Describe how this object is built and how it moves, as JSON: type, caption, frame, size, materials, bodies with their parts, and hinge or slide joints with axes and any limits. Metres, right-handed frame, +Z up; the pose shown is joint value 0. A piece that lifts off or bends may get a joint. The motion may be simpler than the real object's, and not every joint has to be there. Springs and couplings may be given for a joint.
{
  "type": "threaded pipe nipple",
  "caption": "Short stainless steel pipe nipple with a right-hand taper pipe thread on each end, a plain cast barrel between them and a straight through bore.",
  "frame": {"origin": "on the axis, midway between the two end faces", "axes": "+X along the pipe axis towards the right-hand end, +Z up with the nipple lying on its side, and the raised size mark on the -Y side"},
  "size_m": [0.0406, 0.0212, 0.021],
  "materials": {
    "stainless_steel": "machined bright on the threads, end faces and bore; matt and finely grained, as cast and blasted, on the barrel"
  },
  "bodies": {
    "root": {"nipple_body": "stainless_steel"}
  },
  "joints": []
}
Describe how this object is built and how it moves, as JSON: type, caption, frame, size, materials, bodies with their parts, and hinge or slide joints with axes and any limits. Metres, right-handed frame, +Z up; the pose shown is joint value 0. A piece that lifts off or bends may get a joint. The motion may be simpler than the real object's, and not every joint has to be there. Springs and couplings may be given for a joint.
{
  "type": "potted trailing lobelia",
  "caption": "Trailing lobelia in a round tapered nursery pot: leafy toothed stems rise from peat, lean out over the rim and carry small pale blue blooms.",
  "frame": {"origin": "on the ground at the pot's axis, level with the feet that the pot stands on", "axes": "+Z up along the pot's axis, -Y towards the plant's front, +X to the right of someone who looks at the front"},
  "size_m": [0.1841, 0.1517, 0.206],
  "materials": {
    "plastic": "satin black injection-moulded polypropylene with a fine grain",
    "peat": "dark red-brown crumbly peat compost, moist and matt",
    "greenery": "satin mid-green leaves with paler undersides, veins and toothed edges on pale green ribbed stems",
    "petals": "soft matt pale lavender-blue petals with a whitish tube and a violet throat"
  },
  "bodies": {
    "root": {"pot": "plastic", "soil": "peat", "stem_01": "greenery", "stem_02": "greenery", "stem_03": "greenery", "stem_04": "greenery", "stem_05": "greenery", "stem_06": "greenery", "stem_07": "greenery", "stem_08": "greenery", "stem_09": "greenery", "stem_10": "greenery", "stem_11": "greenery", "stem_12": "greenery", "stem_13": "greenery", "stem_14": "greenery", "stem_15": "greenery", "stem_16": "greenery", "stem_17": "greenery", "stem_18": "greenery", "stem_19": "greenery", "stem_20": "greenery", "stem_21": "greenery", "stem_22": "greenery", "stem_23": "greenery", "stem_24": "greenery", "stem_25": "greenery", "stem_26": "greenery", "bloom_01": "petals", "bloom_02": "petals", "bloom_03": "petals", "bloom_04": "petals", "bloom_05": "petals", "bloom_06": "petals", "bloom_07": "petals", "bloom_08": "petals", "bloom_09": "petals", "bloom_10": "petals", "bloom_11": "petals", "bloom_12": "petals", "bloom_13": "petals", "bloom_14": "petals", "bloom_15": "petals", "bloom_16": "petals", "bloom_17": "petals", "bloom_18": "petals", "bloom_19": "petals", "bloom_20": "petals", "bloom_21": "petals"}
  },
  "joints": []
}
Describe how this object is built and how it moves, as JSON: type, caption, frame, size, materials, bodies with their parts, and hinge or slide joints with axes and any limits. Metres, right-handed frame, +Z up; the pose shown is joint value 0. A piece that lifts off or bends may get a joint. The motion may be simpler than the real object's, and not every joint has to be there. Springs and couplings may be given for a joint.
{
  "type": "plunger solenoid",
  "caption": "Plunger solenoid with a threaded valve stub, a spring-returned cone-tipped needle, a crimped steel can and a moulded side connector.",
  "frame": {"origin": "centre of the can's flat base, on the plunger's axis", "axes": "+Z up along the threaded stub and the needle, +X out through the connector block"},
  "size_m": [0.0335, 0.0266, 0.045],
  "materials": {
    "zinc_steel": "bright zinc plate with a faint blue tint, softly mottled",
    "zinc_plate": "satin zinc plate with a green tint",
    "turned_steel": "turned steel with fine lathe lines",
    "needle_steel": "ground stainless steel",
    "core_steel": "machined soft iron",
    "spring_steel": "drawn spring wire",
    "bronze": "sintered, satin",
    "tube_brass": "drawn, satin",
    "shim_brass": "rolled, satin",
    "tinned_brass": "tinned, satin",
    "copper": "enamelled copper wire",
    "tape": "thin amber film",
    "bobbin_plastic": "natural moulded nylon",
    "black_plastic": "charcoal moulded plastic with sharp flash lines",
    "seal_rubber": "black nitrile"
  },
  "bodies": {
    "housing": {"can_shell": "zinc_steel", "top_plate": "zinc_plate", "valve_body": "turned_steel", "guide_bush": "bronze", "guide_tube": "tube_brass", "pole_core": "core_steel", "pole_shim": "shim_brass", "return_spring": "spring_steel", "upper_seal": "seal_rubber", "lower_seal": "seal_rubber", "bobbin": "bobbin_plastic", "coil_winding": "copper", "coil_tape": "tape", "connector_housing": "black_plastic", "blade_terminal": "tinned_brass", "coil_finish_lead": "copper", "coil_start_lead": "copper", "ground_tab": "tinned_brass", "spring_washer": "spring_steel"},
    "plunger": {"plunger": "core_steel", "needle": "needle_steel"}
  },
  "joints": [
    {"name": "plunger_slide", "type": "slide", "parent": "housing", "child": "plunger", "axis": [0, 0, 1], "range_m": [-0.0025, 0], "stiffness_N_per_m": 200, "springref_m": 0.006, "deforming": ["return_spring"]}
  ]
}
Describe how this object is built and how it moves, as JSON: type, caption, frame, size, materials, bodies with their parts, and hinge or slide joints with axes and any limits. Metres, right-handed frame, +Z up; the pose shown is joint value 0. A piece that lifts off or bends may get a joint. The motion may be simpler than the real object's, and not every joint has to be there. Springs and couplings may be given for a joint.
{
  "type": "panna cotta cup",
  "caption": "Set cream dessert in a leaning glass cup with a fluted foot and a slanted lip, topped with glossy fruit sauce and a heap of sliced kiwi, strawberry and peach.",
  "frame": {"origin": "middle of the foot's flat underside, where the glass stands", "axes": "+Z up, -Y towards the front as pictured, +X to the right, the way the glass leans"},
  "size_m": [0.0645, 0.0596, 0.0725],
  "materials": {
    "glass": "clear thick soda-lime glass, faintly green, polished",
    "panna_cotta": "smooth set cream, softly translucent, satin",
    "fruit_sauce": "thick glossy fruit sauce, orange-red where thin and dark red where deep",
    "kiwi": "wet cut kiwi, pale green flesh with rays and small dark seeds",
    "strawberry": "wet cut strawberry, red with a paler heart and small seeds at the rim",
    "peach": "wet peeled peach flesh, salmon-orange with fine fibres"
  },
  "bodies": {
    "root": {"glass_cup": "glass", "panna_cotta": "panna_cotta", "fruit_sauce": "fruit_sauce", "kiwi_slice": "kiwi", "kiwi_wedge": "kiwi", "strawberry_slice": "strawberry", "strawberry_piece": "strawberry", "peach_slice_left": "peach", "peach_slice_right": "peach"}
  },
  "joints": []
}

=-=-=

● What to work on: Emit the full listing verbatim.

● Result below:
Describe how this object is built and how it moves, as JSON: type, caption, frame, size, materials, bodies with their parts, and hinge or slide joints with axes and any limits. Metres, right-handed frame, +Z up; the pose shown is joint value 0. A piece that lifts off or bends may get a joint. The motion may be simpler than the real object's, and not every joint has to be there. Springs and couplings may be given for a joint.
{
  "type": "threaded pipe nipple",
  "caption": "Short stainless steel pipe nipple with a right-hand taper pipe thread on each end, a plain cast barrel between them and a straight through bore.",
  "frame": {"origin": "on the axis, midway between the two end faces", "axes": "+X along the pipe axis towards the right-hand end, +Z up with the nipple lying on its side, and the raised size mark on the -Y side"},
  "size_m": [0.0406, 0.0212, 0.021],
  "materials": {
    "stainless_steel": "machined bright on the threads, end faces and bore; matt and finely grained, as cast and blasted, on the barrel"
  },
  "bodies": {
    "root": {"nipple_body": "stainless_steel"}
  },
  "joints": []
}
Describe how this object is built and how it moves, as JSON: type, caption, frame, size, materials, bodies with their parts, and hinge or slide joints with axes and any limits. Metres, right-handed frame, +Z up; the pose shown is joint value 0. A piece that lifts off or bends may get a joint. The motion may be simpler than the real object's, and not every joint has to be there. Springs and couplings may be given for a joint.
{
  "type": "potted trailing lobelia",
  "caption": "Trailing lobelia in a round tapered nursery pot: leafy toothed stems rise from peat, lean out over the rim and carry small pale blue blooms.",
  "frame": {"origin": "on the ground at the pot's axis, level with the feet that the pot stands on", "axes": "+Z up along the pot's axis, -Y towards the plant's front, +X to the right of someone who looks at the front"},
  "size_m": [0.1841, 0.1517, 0.206],
  "materials": {
    "plastic": "satin black injection-moulded polypropylene with a fine grain",
    "peat": "dark red-brown crumbly peat compost, moist and matt",
    "greenery": "satin mid-green leaves with paler undersides, veins and toothed edges on pale green ribbed stems",
    "petals": "soft matt pale lavender-blue petals with a whitish tube and a violet throat"
  },
  "bodies": {
    "root": {"pot": "plastic", "soil": "peat", "stem_01": "greenery", "stem_02": "greenery", "stem_03": "greenery", "stem_04": "greenery", "stem_05": "greenery", "stem_06": "greenery", "stem_07": "greenery", "stem_08": "greenery", "stem_09": "greenery", "stem_10": "greenery", "stem_11": "greenery", "stem_12": "greenery", "stem_13": "greenery", "stem_14": "greenery", "stem_15": "greenery", "stem_16": "greenery", "stem_17": "greenery", "stem_18": "greenery", "stem_19": "greenery", "stem_20": "greenery", "stem_21": "greenery", "stem_22": "greenery", "stem_23": "greenery", "stem_24": "greenery", "stem_25": "greenery", "stem_26": "greenery", "bloom_01": "petals", "bloom_02": "petals", "bloom_03": "petals", "bloom_04": "petals", "bloom_05": "petals", "bloom_06": "petals", "bloom_07": "petals", "bloom_08": "petals", "bloom_09": "petals", "bloom_10": "petals", "bloom_11": "petals", "bloom_12": "petals", "bloom_13": "petals", "bloom_14": "petals", "bloom_15": "petals", "bloom_16": "petals", "bloom_17": "petals", "bloom_18": "petals", "bloom_19": "petals", "bloom_20": "petals", "bloom_21": "petals"}
  },
  "joints": []
}
Describe how this object is built and how it moves, as JSON: type, caption, frame, size, materials, bodies with their parts, and hinge or slide joints with axes and any limits. Metres, right-handed frame, +Z up; the pose shown is joint value 0. A piece that lifts off or bends may get a joint. The motion may be simpler than the real object's, and not every joint has to be there. Springs and couplings may be given for a joint.
{
  "type": "plunger solenoid",
  "caption": "Plunger solenoid with a threaded valve stub, a spring-returned cone-tipped needle, a crimped steel can and a moulded side connector.",
  "frame": {"origin": "centre of the can's flat base, on the plunger's axis", "axes": "+Z up along the threaded stub and the needle, +X out through the connector block"},
  "size_m": [0.0335, 0.0266, 0.045],
  "materials": {
    "zinc_steel": "bright zinc plate with a faint blue tint, softly mottled",
    "zinc_plate": "satin zinc plate with a green tint",
    "turned_steel": "turned steel with fine lathe lines",
    "needle_steel": "ground stainless steel",
    "core_steel": "machined soft iron",
    "spring_steel": "drawn spring wire",
    "bronze": "sintered, satin",
    "tube_brass": "drawn, satin",
    "shim_brass": "rolled, satin",
    "tinned_brass": "tinned, satin",
    "copper": "enamelled copper wire",
    "tape": "thin amber film",
    "bobbin_plastic": "natural moulded nylon",
    "black_plastic": "charcoal moulded plastic with sharp flash lines",
    "seal_rubber": "black nitrile"
  },
  "bodies": {
    "housing": {"can_shell": "zinc_steel", "top_plate": "zinc_plate", "valve_body": "turned_steel", "guide_bush": "bronze", "guide_tube": "tube_brass", "pole_core": "core_steel", "pole_shim": "shim_brass", "return_spring": "spring_steel", "upper_seal": "seal_rubber", "lower_seal": "seal_rubber", "bobbin": "bobbin_plastic", "coil_winding": "copper", "coil_tape": "tape", "connector_housing": "black_plastic", "blade_terminal": "tinned_brass", "coil_finish_lead": "copper", "coil_start_lead": "copper", "ground_tab": "tinned_brass", "spring_washer": "spring_steel"},
    "plunger": {"plunger": "core_steel", "needle": "needle_steel"}
  },
  "joints": [
    {"name": "plunger_slide", "type": "slide", "parent": "housing", "child": "plunger", "axis": [0, 0, 1], "range_m": [-0.0025, 0], "stiffness_N_per_m": 200, "springref_m": 0.006, "deforming": ["return_spring"]}
  ]
}
Describe how this object is built and how it moves, as JSON: type, caption, frame, size, materials, bodies with their parts, and hinge or slide joints with axes and any limits. Metres, right-handed frame, +Z up; the pose shown is joint value 0. A piece that lifts off or bends may get a joint. The motion may be simpler than the real object's, and not every joint has to be there. Springs and couplings may be given for a joint.
{
  "type": "panna cotta cup",
  "caption": "Set cream dessert in a leaning glass cup with a fluted foot and a slanted lip, topped with glossy fruit sauce and a heap of sliced kiwi, strawberry and peach.",
  "frame": {"origin": "middle of the foot's flat underside, where the glass stands", "axes": "+Z up, -Y towards the front as pictured, +X to the right, the way the glass leans"},
  "size_m": [0.0645, 0.0596, 0.0725],
  "materials": {
    "glass": "clear thick soda-lime glass, faintly green, polished",
    "panna_cotta": "smooth set cream, softly translucent, satin",
    "fruit_sauce": "thick glossy fruit sauce, orange-red where thin and dark red where deep",
    "kiwi": "wet cut kiwi, pale green flesh with rays and small dark seeds",
    "strawberry": "wet cut strawberry, red with a paler heart and small seeds at the rim",
    "peach": "wet peeled peach flesh, salmon-orange with fine fibres"
  },
  "bodies": {
    "root": {"glass_cup": "glass", "panna_cotta": "panna_cotta", "fruit_sauce": "fruit_sauce", "kiwi_slice": "kiwi", "kiwi_wedge": "kiwi", "strawberry_slice": "strawberry", "strawberry_piece": "strawberry", "peach_slice_left": "peach", "peach_slice_right": "peach"}
  },
  "joints": []
}